(Rows from a 3D modeling dataset)
————————

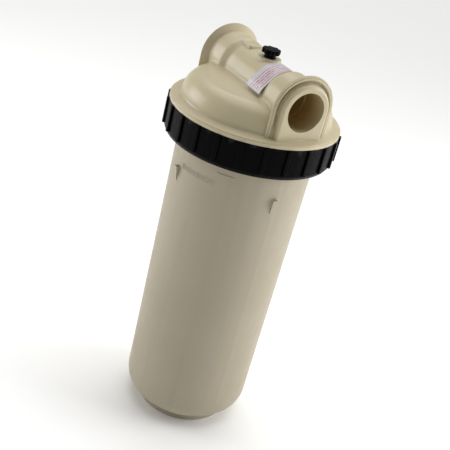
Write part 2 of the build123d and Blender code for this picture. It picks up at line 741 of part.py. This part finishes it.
middle_z = (CARTRIDGE_BOTTOM_Z + CARTRIDGE_TOP_Z) / 2
cartridge_band_lower = pleat_band(middle_z - BAND_SPACING)
cartridge_band_lower.part.label = "cartridge_band_lower"
export_step(cartridge_band_lower.part, "parts/cartridge_band_lower.step")

cartridge_band_middle = pleat_band(middle_z)
cartridge_band_middle.part.label = "cartridge_band_middle"
export_step(cartridge_band_middle.part, "parts/cartridge_band_middle.step")

cartridge_band_upper = pleat_band(middle_z + BAND_SPACING)
cartridge_band_upper.part.label = "cartridge_band_upper"
export_step(cartridge_band_upper.part, "parts/cartridge_band_upper.step")
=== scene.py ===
"""Looks for the cartridge filter housing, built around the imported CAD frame.

Metres, Z up, +X out of the inlet socket. The CAD nodes keep their shapes and only gain
materials. A label film and raised marks on the canister are the only pieces made here.
"""

import math

import bpy
from mathutils import Matrix, Vector

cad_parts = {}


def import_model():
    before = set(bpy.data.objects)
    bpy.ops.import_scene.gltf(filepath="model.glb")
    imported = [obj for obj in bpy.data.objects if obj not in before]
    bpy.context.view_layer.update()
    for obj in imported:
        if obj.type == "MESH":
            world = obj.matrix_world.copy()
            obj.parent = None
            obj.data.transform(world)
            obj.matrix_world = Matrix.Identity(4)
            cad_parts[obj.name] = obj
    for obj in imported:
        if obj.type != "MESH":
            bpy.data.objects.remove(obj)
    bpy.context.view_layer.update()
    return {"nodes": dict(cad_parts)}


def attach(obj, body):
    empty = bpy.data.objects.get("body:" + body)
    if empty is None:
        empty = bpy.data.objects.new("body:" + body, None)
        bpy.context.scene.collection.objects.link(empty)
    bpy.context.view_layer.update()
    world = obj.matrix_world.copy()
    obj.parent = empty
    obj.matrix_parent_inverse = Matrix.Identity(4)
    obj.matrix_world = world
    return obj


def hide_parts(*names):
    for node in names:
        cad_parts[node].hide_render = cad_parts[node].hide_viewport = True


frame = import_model()
nodes = frame["nodes"]

# The head's shape, as in the CAD
PORT_Z = 0.4829
PORT_FACE_X = 0.0953
SOCKET_R = 0.02428
PIPE_R = 0.0292
HUB_R = 0.0335
HUB_START_X = 0.0440
HUB_END_X = 0.0535
HUB_FILLET = 0.009

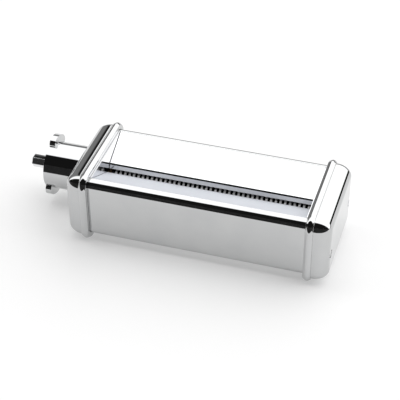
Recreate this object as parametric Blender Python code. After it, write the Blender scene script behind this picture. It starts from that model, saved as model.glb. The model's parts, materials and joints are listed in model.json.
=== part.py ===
"""Grooved-roller pasta cutter that plugs into a stand mixer, as an assembly of separate pieces.

Metres, +Z up. X runs along the rollers with the drive end at -X, and -Y is the front.
The origin is under the middle of the whole object, on the surface that it stands on.
Below, x positions are counted from the middle of the housing; the empties shift them to the origin.
"""
import math

import bmesh
import bpy

MM = 0.001

# Housing: outline of the two covers, seen along X
BODY_LENGTH = 160.4 * MM
BODY_DEPTH = 74.4 * MM
BODY_BOTTOM = 4.8 * MM
BODY_TOP = 52.8 * MM
BODY_CORNER = 5.7 * MM
SHEET = 1.2 * MM
GAP = 0.3 * MM

# End caps: a proud flange, then a hollow cap with well rounded end edges, larger than the covers
FLANGE_LENGTH = 5.7 * MM
FLANGE_PROUD = 2.2 * MM
FLANGE_EDGE = 1.2 * MM
CAP_PROUD = 2.6 * MM
CAP_LENGTH = 11.9 * MM
CAP_EDGE = 8.5 * MM
CAP_WALL = CAP_PROUD - GAP
COVER_TUCK = 1.5 * MM

# End plates that carry the rollers
PLATE_INNER = 79.0 * MM
PLATE_OUTER = 82.0 * MM
PLATE_INSET = SHEET + GAP

# Hopper: two guide plates that lead the dough sheet into the slot above the rollers
RIM_EDGE = 30.7 * MM
GUIDE_TOP = 52.3 * MM
GUIDE_SHEET = 1.0 * MM
FRONT_GUIDE_EDGE = (-1.0 * MM, 37.2 * MM)
REAR_GUIDE_BEND = (5.1 * MM, 40.6 * MM)
REAR_GUIDE_LIP = (3.8 * MM, 37.0 * MM)
BEND_RADIUS = 1.8 * MM

# Rollers and their gears
GEAR_MODULE = 1.0 * MM
GEAR_TEETH = 16
AXIS_SPACING = GEAR_MODULE * GEAR_TEETH
REAR_AXIS = (9.4 * MM, 27.6 * MM)
FRONT_AXIS = (REAR_AXIS[0] - AXIS_SPACING, REAR_AXIS[1])
NIP_Y = REAR_AXIS[0] - AXIS_SPACING / 2
DISC_PITCH = 3.5 * MM
DISC_WIDTH = 1.6 * MM
DISC_RADIUS = 8.9 * MM
GROOVE_RADIUS = 6.8 * MM
REAR_DISCS = 43
FRONT_DISCS = 42
COLLAR_END = 77.3 * MM
JOURNAL_RADIUS = 4.4 * MM
JOURNAL_END = 91.0 * MM
TENON_RADIUS = 2.5 * MM
TENON_LENGTH = 4.5 * MM
GEAR_NEAR = 84.0 * MM
GEAR_FAR = 90.0 * MM
GEAR_TIP_RADIUS = 8.9 * MM
GEAR_ROOT_RADIUS = 6.8 * MM
GEAR_BACKLASH = 0.14 * MM
PRESSURE_ANGLE = math.radians(20)

# Bushes and retaining rings on the journals
BUSH_RADIUS = 6.2 * MM
BUSH_BORE = JOURNAL_RADIUS + GAP
BUSH_FLANGE_RADIUS = 7.6 * MM
BUSH_FLANGE_START = COLLAR_END + GAP
RING_RADIUS = 6.4 * MM
RING_WIDTH = 1.2 * MM
RING_GAP = 0.5 * MM

# Mounting hub and drive shaft
HUB_RADIUS = 17.8 * MM
HUB_BORE = 7.8 * MM
HUB_END = 127.5 * MM
HUB_CHAMFER = 0.8 * MM
LUG_HEIGHT = 5.4 * MM
LUG_WIDTH = 4.7 * MM
LUG_HALF_ANGLE = math.radians(33)
LUG_TILT = math.radians(24)
LUG_COUNT = 2
SHAFT_RADIUS = 5.2 * MM
SHAFT_ROUND_END = 128.5 * MM
SHAFT_TIP = 143.0 * MM
HEX_FLATS = 8.5 * MM
HEX_CHAMFER = 1.0 * MM
HUB_BUSH_START = 100.0 * MM
HUB_BUSH_END = 124.0 * MM
HUB_SCREW_CIRCLE = 12.7 * MM
HUB_SCREWS = 3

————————

EXERCISE BRIEF
From the records above, retype only the lines starting at the line that contains "cartridge_band_middle = pleat_band(middle_z)" and ending at the line that contains "cad_parts[node].hide_render = cad_parts[node].hide_viewport", both included.

CORRECT RESULT
cartridge_band_middle = pleat_band(middle_z)
cartridge_band_middle.part.label = "cartridge_band_middle"
export_step(cartridge_band_middle.part, "parts/cartridge_band_middle.step")

cartridge_band_upper = pleat_band(middle_z + BAND_SPACING)
cartridge_band_upper.part.label = "cartridge_band_upper"
export_step(cartridge_band_upper.part, "parts/cartridge_band_upper.step")
=== scene.py ===
"""Looks for the cartridge filter housing, built around the imported CAD frame.

Metres, Z up, +X out of the inlet socket. The CAD nodes keep their shapes and only gain
materials. A label film and raised marks on the canister are the only pieces made here.
"""

import math

import bpy
from mathutils import Matrix, Vector

cad_parts = {}


def import_model():
    before = set(bpy.data.objects)
    bpy.ops.import_scene.gltf(filepath="model.glb")
    imported = [obj for obj in bpy.data.objects if obj not in before]
    bpy.context.view_layer.update()
    for obj in imported:
        if obj.type == "MESH":
            world = obj.matrix_world.copy()
            obj.parent = None
            obj.data.transform(world)
            obj.matrix_world = Matrix.Identity(4)
            cad_parts[obj.name] = obj
    for obj in imported:
        if obj.type != "MESH":
            bpy.data.objects.remove(obj)
    bpy.context.view_layer.update()
    return {"nodes": dict(cad_parts)}


def attach(obj, body):
    empty = bpy.data.objects.get("body:" + body)
    if empty is None:
        empty = bpy.data.objects.new("body:" + body, None)
        bpy.context.scene.collection.objects.link(empty)
    bpy.context.view_layer.update()
    world = obj.matrix_world.copy()
    obj.parent = empty
    obj.matrix_parent_inverse = Matrix.Identity(4)
    obj.matrix_world = world
    return obj


def hide_parts(*names):
    for node in names:
        cad_parts[node].hide_render = cad_parts[node].hide_viewport = True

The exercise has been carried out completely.